Transcriptomic signature of Bexarotene (Rexinoid LGD1069) on mammary gland from three transgenic mouse mammary cancer models
1 Department of Carcinogenesis, The University of Texas M.D. Anderson Cancer Center, Science Park-Research Division, Smithville, 78957, TX, USA
2 Breast Center, Departments of Medicine and Molecular and Cellular Biology, Baylor College of Medicine, Houston, 77030, TX, USA
3 Department of Molecular Oncology, Ligand Pharmaceuticals Inc., San Diego, California, 92121, USA
4 CINIBA, Facultad de Ciencias Médicas, Universidad Nacional de La Plata, La Plata, Argentina
BMC Medical Genomics 2008, 1:40 doi:10.1186/1755-8794-1-40Published: 11 September 2008
The rexinoid bexarotene (LGD1069, Targretin) is a highly selective retinoid × receptor (RXR) agonist that inhibits the growth of pre-malignant and malignant breast cells. Bexarotene was shown to suppress the development of breast cancer in transgenic mice models without side effects. The chemopreventive effects of bexarotene are due to transcriptional modulation of cell proliferation, differentiation and apoptosis. Our goal in the present study was to obtain a profile of the genes modulated by bexarotene on mammary gland from three transgenic mouse mammary cancer models in an effort to elucidate its molecular mechanism of action and for the identification of biomarkers of effectiveness.
Serial analysis of gene expression (SAGE) was employed to profile the transcriptome of p53-null, MMTV-ErbB2, and C3(1)-SV40 mammary cells obtained from mice treated with bexarotene and their corresponding controls.
This resulted in a dataset of approximately 360,000 transcript tags representing over 20,000 mRNAs from a total of 6 different SAGE libraries. Analysis of gene expression changes induced by bexarotene in mammary gland revealed that 89 genes were dysregulated among the three transgenic mouse mammary models. From these, 9 genes were common to the three models studied.
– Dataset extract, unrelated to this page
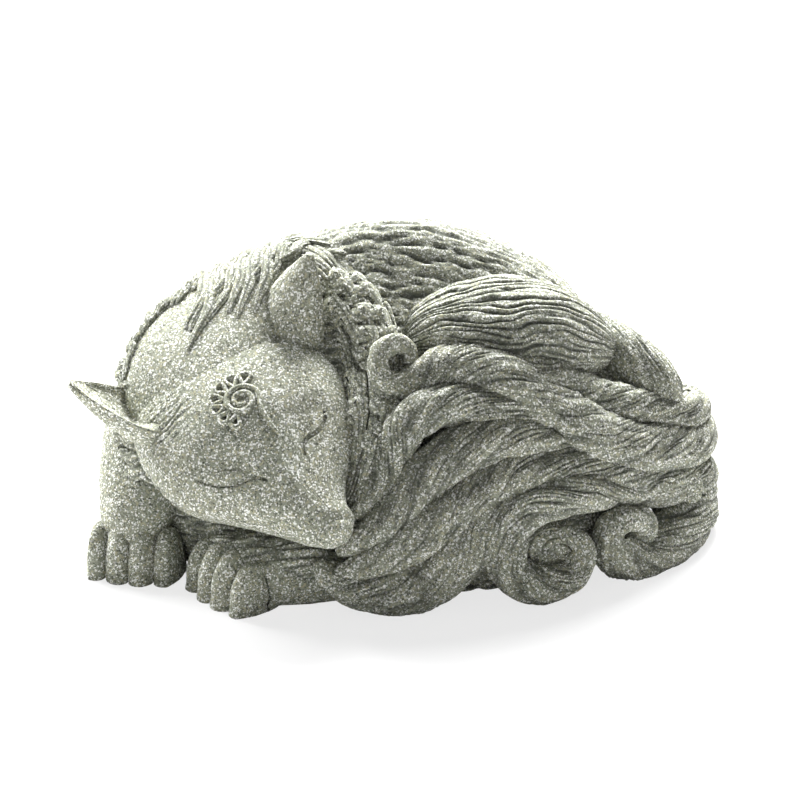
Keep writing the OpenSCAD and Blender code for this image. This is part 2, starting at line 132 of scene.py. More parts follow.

Analysis of the indicated core of transcripts and protein-protein interactions of this commonly modulated genes indicate two functional modules significantly affected by rexinoid bexarotene related to protein biosynthesis and bioenergetics signatures, in addition to the targeting of cancer-causing genes related with cell proliferation, differentiation and apoptosis.